Tea’s architecture became a digital Icarus: wings built by algorithms, melted by reality.


Fallout: Trust in Fragments

For users, the damage is visceral. One woman described feeling “naked in a stadium” after her license surfaced online. Risks now include:

  • Identity theft (using IDs + selfies)
  • Geolocation harassment (via leaked metadata)
  • Blackmail (from private messages)

For Tea, promises ring hollow. Their privacy policy claimed “reasonable security measures”—a phrase now mocked on 4chan. While hiring third-party cybersecurity experts, they’ve yet to explain:

  • Why legacy data wasn’t purged or encrypted
  • How Firebase configurations went unaudited
  • Why direct messages from 2024-2025 were included despite claims of “old data”

The Bigger Crack in the Foundation

This breach transcends Tea. It reveals a systemic failure in “safety-first” apps:

  1. The legacy data trap: Outdated systems become ticking bombs.
  2. Verification paradox: Platforms demanding IDs often guard them poorly.
  3. Growth over security: Tea scaled from 1M to 4M users in days—security didn’t scale with it.

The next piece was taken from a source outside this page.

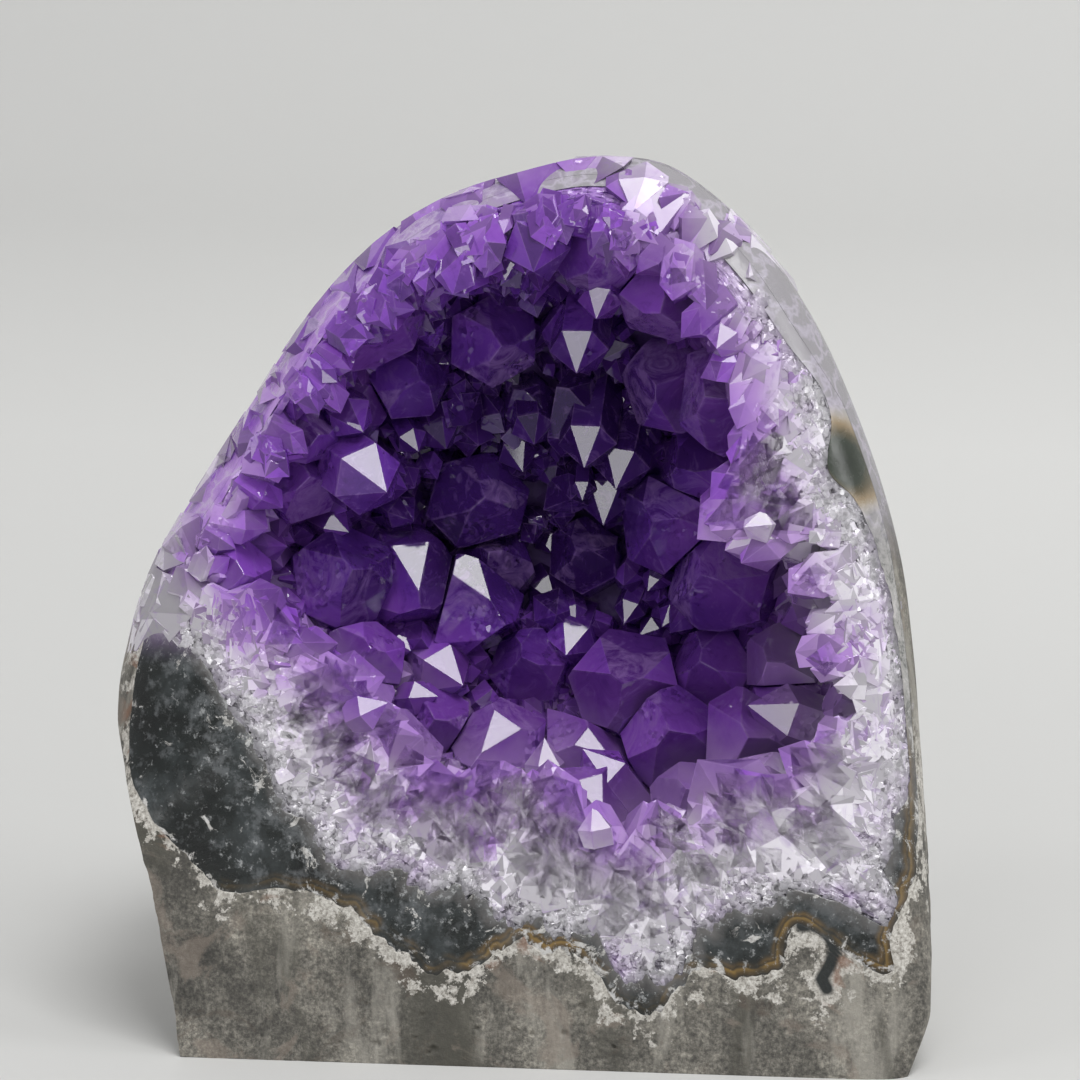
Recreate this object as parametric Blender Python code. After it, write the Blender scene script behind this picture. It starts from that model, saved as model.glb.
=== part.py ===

As the FTC reportedly investigates, the lesson screams: No niche—whether women’s safety or anonymous forums—excuses foundational security.


Navigating the Aftermath

Tea users should:

  • Freeze credit reports using IDs
  • Enable two-factor authentication everywhere
  • Monitor for phishing referencing app data
  • Demand Tea disclose breach timelines

For the industry, it’s a reckoning. Encryption, zero-trust architecture, and third-party audits aren’t luxuries—they’re the price of entry when handling lives, not just data.